From a sustainability perspective, one may argue that the approach of integrating virtual and real field trips into learning programs for students can reduce carbon emissions and environmental pollution by reductions in fossil fuel consumption, which would have otherwise been associated with RFTs alone. Futuristically, however, it may be important to consider studies on students’ self-reported perception on the impact that an integrated virtual and real field trips learning approach may have in terms of contribution to climate change and/or reducing environmental pollution.
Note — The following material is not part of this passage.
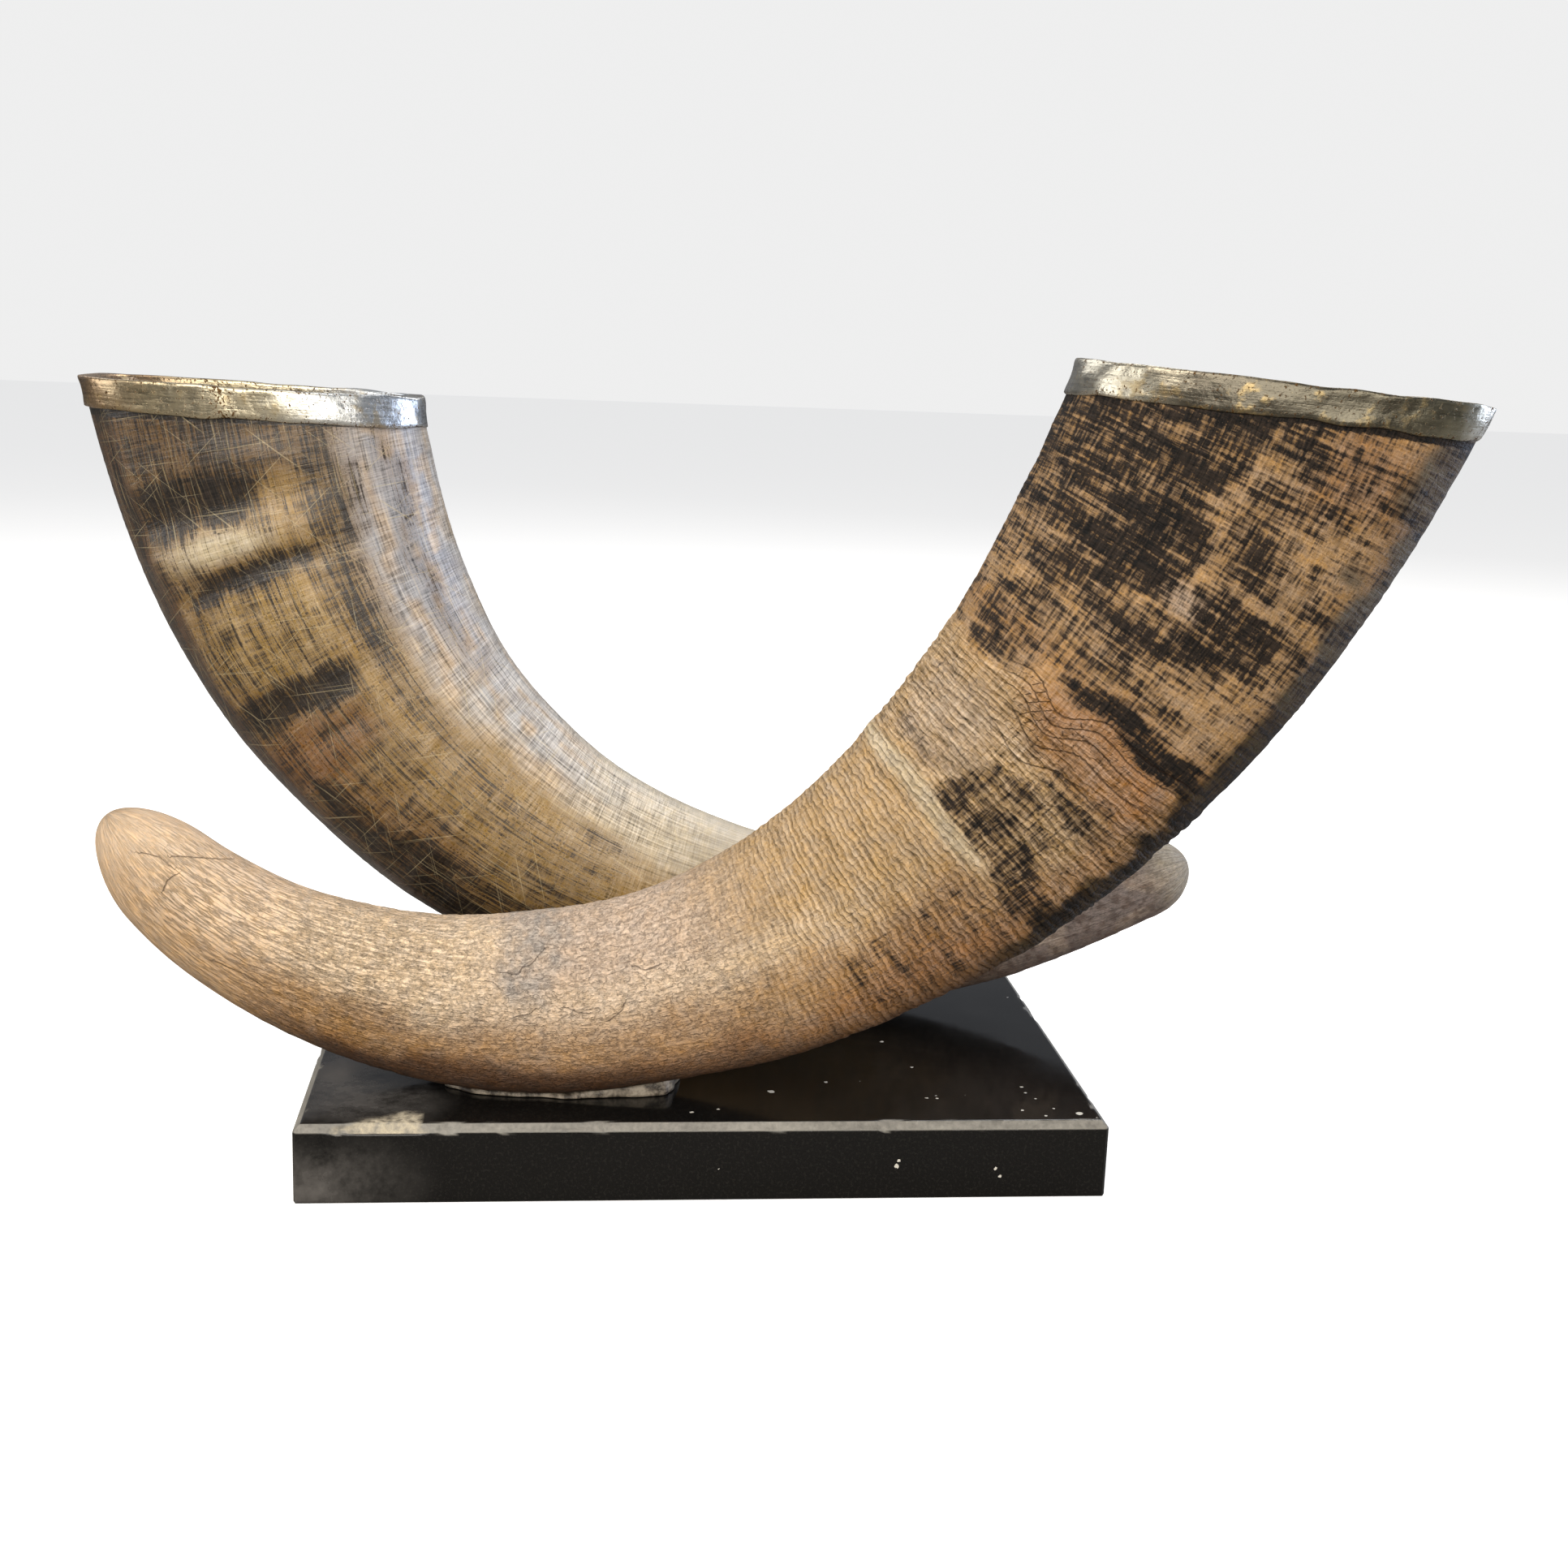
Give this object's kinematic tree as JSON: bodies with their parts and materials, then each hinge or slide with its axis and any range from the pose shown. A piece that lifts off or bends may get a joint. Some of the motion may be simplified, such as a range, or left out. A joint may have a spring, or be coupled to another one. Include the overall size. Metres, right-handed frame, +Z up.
{
  "type": "mounted pair of buffalo horns",
  "caption": "Crossed, upward-curving hollow buffalo horns with thin metal rims round the mouths, bedded on a flat polished stone slab as an ornament.",
  "frame": {"origin": "middle of the slab's flat underside, on the surface the ornament stands on", "axes": "+X along the slab to the side the front horn's mouth leans to, +Y from the front horn to the rear horn, +Z up"},
  "size_m": [0.5182, 0.2273, 0.3084],
  "materials": {
    "black_stone": "polished black stone with worn pale edges",
    "tan_horn": "dry, fibrous tan and brown horn, low sheen",
    "dark_horn": "polished brown and grey horn, scratched",
    "front_rim_metal": "worn silver plate over brass",
    "rear_rim_metal": "worn silver plate over brass",
    "adhesive": "dull, dusty set adhesive"
  },
  "bodies": {
    "root": {"stone_slab": "black_stone", "front_horn": "tan_horn", "rear_horn": "dark_horn", "front_rim": "front_rim_metal", "rear_rim": "rear_rim_metal", "front_adhesive": "adhesive", "rear_adhesive": "adhesive"}
  },
  "joints": []
}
This is in line with recent efforts [39] to train students to create VFTs as a means of narrating their own place-based stories regarding the United Nations Sustainable Development Goals (SDGs) in a way that motivates global youth action to protect the environment.

5. Conclusions

Two major conclusions emerge from this study. First, students perceive VFT as an interesting way to learn and are excited by the possibilities facilitated by this new technology. However, findings from this study show that the students were in complete agreement that VFT was not a replacement for RFT. Clearly, while the students welcome the use of a VFT as part of their engineering undergraduate experience, they did not entirely suggest that it replace field courses. Secondly, many of the students agreed that they could be motivated to choose their career by going on real field trips, as compared to virtual ones. This emphasizes the influence a well-planned RFT could have on students’ future career aspirations, and it should be well thought through and planned in order to benefit the students. From a holistic perspective, the issue is not whether VFTs can replace traditional field trips or not, but instead on steps to be taken to create a social constructivism approach of lectures, and virtual and real-field trips, which gives students the opportunity to make multiple links between what is being taught in the classroom and their experiences in the real world outside the classroom.